> [Data shown]:
Begin

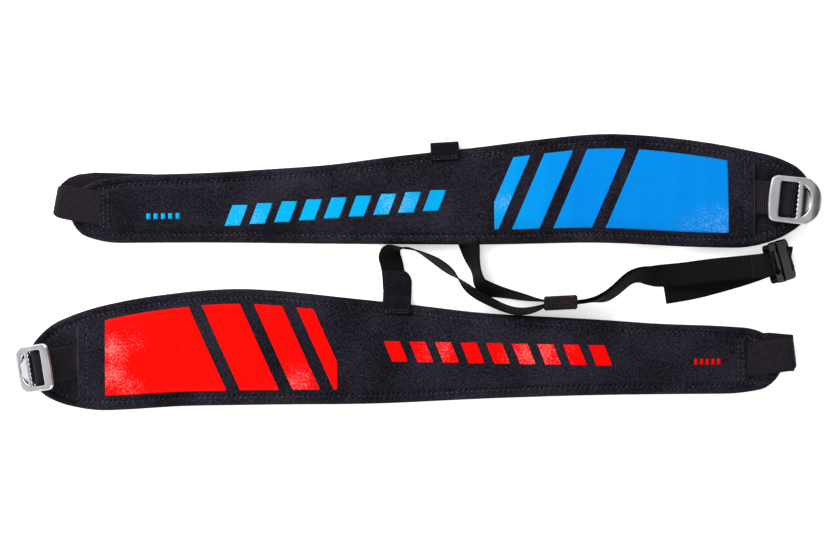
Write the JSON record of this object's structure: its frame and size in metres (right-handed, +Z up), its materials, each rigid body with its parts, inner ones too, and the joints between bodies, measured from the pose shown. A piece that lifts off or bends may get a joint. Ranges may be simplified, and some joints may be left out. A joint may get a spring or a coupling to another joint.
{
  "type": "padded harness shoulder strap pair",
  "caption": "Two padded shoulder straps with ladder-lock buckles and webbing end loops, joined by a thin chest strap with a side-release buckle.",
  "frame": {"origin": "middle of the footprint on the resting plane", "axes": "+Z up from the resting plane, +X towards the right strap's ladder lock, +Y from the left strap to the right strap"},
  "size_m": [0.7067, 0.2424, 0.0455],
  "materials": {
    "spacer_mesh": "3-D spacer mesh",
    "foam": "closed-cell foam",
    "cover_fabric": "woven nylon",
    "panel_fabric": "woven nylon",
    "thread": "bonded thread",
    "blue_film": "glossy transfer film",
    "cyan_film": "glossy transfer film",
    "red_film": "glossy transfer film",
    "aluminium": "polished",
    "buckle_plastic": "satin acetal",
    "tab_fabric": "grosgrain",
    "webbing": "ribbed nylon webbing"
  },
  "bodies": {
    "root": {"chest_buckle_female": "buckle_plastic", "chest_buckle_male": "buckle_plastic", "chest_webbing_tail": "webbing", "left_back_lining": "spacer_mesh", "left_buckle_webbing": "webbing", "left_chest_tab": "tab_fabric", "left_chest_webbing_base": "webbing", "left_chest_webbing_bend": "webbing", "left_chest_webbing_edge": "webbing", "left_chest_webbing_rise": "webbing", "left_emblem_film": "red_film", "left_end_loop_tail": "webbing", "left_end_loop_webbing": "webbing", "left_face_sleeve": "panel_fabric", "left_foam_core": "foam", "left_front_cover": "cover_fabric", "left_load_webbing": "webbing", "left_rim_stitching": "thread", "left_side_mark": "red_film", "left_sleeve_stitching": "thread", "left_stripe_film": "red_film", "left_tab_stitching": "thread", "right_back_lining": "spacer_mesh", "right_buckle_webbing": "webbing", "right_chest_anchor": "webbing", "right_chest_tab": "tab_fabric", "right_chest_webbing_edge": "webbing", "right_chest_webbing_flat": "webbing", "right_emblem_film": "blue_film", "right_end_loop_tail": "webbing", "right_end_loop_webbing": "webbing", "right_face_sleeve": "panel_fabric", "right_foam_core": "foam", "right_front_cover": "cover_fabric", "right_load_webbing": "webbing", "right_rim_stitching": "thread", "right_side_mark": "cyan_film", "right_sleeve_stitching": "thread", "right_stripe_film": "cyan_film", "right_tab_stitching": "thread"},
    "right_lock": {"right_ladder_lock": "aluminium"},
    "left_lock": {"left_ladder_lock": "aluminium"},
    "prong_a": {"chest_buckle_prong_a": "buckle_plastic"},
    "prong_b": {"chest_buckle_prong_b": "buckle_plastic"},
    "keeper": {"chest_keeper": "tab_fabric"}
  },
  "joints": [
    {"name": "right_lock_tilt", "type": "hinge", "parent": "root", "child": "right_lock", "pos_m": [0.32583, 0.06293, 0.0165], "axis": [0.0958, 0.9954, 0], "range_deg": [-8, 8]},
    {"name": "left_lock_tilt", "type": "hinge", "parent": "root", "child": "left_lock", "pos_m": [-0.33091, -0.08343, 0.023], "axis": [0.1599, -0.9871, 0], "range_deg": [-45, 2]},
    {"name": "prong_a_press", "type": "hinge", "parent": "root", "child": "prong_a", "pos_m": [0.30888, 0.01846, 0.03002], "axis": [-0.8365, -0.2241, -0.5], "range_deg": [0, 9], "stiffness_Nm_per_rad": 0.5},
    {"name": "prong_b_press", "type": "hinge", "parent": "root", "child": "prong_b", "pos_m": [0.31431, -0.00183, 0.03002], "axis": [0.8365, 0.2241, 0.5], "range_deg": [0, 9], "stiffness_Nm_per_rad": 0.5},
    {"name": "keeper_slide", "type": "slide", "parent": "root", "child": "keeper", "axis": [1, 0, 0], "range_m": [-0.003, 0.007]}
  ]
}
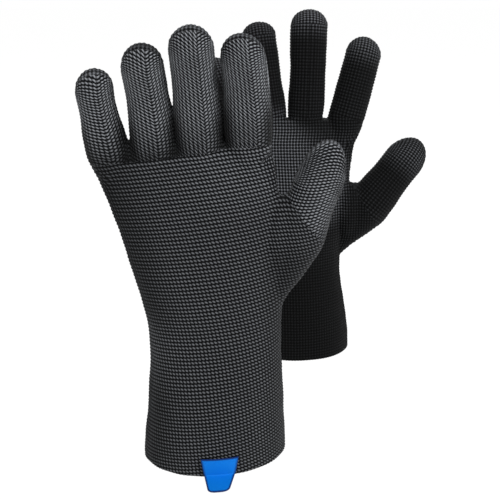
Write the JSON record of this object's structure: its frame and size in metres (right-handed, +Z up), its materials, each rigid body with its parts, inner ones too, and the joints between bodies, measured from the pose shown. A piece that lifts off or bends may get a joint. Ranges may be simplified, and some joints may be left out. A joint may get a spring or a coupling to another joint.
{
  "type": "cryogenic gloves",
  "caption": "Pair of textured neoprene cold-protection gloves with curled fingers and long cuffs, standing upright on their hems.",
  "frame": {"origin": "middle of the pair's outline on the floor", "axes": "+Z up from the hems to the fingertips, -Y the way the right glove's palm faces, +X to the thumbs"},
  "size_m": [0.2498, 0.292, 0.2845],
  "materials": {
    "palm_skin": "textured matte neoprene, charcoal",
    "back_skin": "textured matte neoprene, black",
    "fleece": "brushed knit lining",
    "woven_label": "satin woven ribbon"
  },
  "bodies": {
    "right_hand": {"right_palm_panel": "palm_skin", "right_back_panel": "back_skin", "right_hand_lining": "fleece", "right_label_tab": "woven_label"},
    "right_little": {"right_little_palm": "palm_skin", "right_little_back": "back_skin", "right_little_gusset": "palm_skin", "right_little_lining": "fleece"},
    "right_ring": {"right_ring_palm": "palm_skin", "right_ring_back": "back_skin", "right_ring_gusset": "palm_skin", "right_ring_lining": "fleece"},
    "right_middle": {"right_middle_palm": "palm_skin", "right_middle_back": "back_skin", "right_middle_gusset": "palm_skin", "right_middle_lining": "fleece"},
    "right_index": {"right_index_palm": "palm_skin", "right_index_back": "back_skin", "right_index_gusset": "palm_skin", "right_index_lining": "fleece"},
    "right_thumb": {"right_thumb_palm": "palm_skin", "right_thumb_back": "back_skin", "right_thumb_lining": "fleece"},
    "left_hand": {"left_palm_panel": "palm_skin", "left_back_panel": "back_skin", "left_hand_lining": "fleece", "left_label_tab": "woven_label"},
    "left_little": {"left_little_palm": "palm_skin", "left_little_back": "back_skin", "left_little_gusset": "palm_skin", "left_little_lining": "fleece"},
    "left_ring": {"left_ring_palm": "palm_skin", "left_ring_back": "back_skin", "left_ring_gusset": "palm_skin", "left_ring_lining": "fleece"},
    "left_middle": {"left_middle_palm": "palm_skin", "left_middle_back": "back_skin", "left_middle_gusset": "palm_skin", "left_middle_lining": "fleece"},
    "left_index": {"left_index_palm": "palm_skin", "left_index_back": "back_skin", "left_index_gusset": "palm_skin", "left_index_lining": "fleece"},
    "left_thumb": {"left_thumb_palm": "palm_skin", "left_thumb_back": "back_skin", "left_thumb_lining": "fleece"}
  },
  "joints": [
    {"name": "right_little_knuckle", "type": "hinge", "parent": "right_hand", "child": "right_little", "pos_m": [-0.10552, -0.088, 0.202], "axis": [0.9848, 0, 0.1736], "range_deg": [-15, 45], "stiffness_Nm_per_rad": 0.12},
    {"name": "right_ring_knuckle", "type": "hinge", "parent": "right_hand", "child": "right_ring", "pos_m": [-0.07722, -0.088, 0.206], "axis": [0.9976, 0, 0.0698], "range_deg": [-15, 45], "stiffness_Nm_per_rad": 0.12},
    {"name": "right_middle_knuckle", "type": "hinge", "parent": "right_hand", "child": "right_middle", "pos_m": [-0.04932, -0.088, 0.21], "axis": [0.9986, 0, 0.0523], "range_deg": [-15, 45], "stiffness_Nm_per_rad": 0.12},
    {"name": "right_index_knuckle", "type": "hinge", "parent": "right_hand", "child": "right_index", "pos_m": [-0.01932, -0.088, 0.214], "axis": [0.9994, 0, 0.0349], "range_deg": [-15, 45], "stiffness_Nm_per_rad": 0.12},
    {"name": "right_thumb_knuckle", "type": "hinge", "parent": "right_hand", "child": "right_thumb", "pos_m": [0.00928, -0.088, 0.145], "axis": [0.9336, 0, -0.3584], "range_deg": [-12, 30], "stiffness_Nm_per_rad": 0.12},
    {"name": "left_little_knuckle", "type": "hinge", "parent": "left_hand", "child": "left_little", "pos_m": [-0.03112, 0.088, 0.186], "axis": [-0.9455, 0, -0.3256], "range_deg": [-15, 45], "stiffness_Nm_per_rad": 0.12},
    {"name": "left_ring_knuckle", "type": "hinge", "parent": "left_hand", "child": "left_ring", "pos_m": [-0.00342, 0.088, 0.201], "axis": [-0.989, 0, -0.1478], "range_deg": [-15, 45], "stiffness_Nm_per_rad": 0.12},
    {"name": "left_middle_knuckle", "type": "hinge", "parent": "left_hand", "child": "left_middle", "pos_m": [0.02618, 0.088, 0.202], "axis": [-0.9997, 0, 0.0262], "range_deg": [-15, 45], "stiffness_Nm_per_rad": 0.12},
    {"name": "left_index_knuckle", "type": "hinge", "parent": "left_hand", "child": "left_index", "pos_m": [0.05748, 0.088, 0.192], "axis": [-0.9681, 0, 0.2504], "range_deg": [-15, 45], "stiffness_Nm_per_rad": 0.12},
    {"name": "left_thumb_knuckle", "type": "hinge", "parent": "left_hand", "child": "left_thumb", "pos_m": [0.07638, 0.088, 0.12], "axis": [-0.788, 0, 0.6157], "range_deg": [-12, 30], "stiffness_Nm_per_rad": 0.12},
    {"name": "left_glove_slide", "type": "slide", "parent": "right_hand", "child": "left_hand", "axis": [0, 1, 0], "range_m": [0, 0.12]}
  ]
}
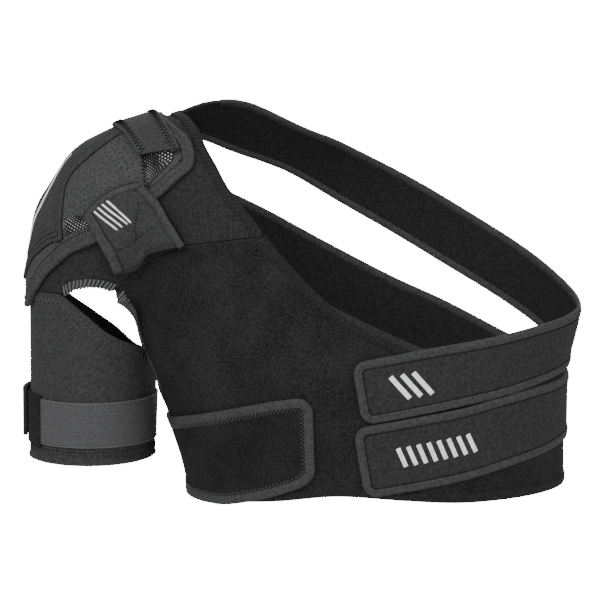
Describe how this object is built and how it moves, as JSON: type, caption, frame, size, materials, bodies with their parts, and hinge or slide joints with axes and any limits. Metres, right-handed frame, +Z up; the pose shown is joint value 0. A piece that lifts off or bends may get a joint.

End

> [What is expected]: Check each line above for the word "slide", and copy the lines where it appears.

> [Solution]:
    {"name": "keeper_slide", "type": "slide", "parent": "root", "child": "keeper", "axis": [1, 0, 0], "range_m": [-0.003, 0.007]}
    {"name": "left_glove_slide", "type": "slide", "parent": "right_hand", "child": "left_hand", "axis": [0, 1, 0], "range_m": [0, 0.12]}
Describe how this object is built and how it moves, as JSON: type, caption, frame, size, materials, bodies with their parts, and hinge or slide joints with axes and any limits. Metres, right-handed frame, +Z up; the pose shown is joint value 0. A piece that lifts off or bends may get a joint.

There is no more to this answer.